5. The last part of the coding shows the debounce adjustment. This determines how fast the tracker will move and update its position. This can be adjusted by pressing the “B” button, as shown in Figure 16. In the same way, the tolerance of the sensor can be adjusted by pressing the “A” button, as shown in Figure 16.

Figure 17. Desktop Light Tracker Initial Position

6. At the end of this activity, your desktop tracker should look like the one in Figure 17. To start the tracker, you need to turn on the switch on the battery pack and the driver expansion board. After turning on the tracker, if its initial position doesn’t look like the one shown in Figure 17, we need to calibrate the tracker to set up its initial position.

Figure 18. The Top Servo (S1) Calibration for the Light Sensor Cluster

7. Remember that we have two servos to calibrate. The servo motor on top (S1) controls the vertical movement of the tracker. The light sensor cluster plate should face up at the initial position. If this is not the case, you can take it apart, as shown in Figure 18, and put it back in the correct position, as shown in Figure 17.

Figure 19. The Top Servo (S2) Calibration for the Circle Board

8. The servo motor at the bottom (S2) controls the horizontal movement of the tracker. The circle board on the servo (S2) should be positioned as shown in Figure 17. If it is not positioned properly, you can take the circle board out, as shown in Figure 19, and then put it back in place to position it as shown in Figure 17.

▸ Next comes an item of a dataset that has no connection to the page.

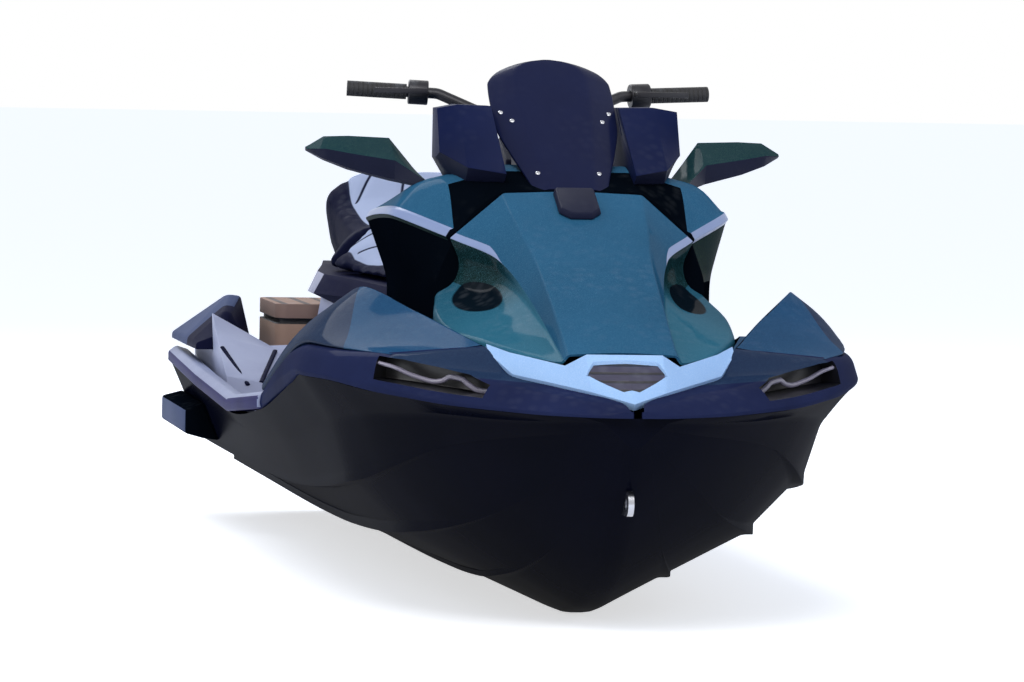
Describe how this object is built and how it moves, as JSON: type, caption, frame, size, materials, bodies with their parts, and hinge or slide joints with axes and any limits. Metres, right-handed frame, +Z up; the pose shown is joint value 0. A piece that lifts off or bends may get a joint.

Figure 20. Testing the Light Tracker with a Halogen Lamp

9. Now, you are ready to go! Once you press “A” button on the micro:bit, it should start tracking the light source. You can try the tracker with a flashlight on your cell phone or a halogen lamp provided, as shown in Figure 20. For the optimum operation of the tracking capability, you can try to turn off the light in the room.

Wrap Up

We wired and programmed the tracker to point to the light source in this activity.

We will use our skills from the last activity as an extension activity. You can position the light on the summer/winter solstice and spring/fall equinox to replicate the light tracker movement as a solar tracking system.